## start Exercise material
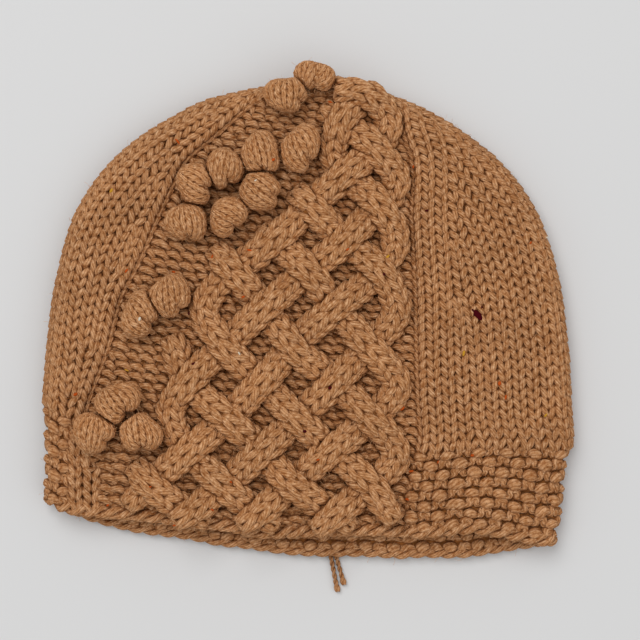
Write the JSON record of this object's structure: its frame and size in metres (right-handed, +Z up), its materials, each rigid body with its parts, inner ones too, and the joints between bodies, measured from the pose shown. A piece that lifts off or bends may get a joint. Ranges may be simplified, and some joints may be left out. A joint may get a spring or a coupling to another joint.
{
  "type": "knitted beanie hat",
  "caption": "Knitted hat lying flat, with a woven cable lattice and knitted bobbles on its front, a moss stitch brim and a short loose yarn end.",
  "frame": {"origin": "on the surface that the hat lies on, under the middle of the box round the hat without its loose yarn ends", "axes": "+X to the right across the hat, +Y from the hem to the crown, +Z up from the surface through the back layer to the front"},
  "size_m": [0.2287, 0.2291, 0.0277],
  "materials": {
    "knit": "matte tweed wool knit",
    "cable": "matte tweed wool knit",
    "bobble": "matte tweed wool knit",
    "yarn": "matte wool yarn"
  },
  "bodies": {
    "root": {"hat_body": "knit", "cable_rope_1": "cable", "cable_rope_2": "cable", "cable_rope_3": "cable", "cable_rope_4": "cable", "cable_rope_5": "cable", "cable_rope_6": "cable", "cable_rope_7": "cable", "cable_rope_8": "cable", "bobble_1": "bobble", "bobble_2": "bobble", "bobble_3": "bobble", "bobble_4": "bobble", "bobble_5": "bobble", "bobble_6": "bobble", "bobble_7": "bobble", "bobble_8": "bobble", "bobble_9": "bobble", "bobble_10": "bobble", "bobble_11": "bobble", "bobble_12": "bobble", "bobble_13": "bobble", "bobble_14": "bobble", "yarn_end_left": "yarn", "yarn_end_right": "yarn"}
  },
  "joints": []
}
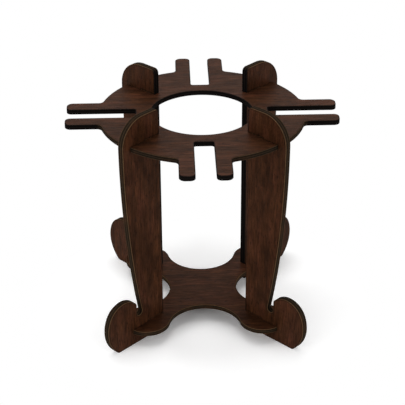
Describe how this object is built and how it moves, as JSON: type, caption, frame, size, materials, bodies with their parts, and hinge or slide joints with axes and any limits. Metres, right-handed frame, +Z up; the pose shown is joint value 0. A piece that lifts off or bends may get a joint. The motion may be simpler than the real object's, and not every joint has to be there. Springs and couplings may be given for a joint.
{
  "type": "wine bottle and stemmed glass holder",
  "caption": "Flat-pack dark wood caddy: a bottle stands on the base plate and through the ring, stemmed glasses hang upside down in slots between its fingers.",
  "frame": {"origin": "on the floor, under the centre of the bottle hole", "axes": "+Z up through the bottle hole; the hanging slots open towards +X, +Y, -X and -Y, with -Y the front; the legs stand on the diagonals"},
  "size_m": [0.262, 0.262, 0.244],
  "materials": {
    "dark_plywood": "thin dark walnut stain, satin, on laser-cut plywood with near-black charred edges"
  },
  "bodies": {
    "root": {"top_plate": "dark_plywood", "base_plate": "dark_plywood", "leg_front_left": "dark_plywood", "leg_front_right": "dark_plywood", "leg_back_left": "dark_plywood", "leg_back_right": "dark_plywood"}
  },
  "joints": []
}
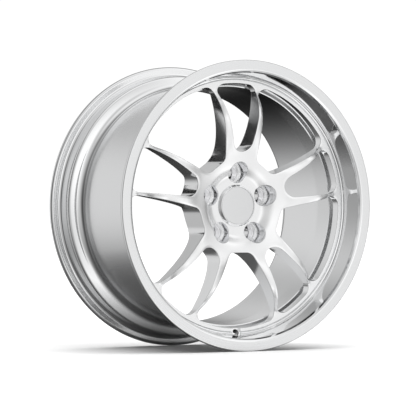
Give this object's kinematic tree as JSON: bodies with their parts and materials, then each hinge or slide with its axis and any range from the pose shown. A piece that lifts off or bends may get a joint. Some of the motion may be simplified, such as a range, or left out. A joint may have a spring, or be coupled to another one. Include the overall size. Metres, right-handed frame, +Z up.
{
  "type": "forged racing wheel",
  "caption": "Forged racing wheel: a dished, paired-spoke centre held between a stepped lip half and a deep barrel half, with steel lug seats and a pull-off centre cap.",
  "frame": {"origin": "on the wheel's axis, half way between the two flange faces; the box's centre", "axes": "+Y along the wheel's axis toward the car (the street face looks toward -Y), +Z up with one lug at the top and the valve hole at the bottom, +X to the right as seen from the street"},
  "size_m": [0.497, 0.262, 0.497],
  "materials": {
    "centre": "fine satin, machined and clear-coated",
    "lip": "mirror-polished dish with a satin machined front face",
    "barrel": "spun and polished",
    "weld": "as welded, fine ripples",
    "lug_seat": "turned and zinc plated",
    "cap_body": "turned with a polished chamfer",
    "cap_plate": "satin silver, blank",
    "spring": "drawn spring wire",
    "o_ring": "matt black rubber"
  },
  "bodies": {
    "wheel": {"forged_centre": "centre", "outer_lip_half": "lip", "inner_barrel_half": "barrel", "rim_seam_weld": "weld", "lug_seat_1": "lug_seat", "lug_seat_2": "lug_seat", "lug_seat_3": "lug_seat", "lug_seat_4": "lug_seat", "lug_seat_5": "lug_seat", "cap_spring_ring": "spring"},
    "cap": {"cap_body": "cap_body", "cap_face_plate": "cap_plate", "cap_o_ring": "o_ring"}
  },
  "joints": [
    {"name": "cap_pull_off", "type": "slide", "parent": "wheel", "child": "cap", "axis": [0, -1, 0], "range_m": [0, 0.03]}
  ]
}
## end Exercise material
## start Exercise material
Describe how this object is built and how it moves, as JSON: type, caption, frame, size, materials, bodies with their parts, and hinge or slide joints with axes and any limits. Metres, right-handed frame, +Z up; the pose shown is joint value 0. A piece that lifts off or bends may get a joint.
## end Exercise material
Given instruction
Look above for every line with the word "piece" and copy it.

Expected answer
Write the JSON record of this object's structure: its frame and size in metres (right-handed, +Z up), its materials, each rigid body with its parts, inner ones too, and the joints between bodies, measured from the pose shown. A piece that lifts off or bends may get a joint. Ranges may be simplified, and some joints may be left out. A joint may get a spring or a coupling to another joint.
Describe how this object is built and how it moves, as JSON: type, caption, frame, size, materials, bodies with their parts, and hinge or slide joints with axes and any limits. Metres, right-handed frame, +Z up; the pose shown is joint value 0. A piece that lifts off or bends may get a joint. The motion may be simpler than the real object's, and not every joint has to be there. Springs and couplings may be given for a joint.
Give this object's kinematic tree as JSON: bodies with their parts and materials, then each hinge or slide with its axis and any range from the pose shown. A piece that lifts off or bends may get a joint. Some of the motion may be simplified, such as a range, or left out. A joint may have a spring, or be coupled to another one. Include the overall size. Metres, right-handed frame, +Z up.
Describe how this object is built and how it moves, as JSON: type, caption, frame, size, materials, bodies with their parts, and hinge or slide joints with axes and any limits. Metres, right-handed frame, +Z up; the pose shown is joint value 0. A piece that lifts off or bends may get a joint.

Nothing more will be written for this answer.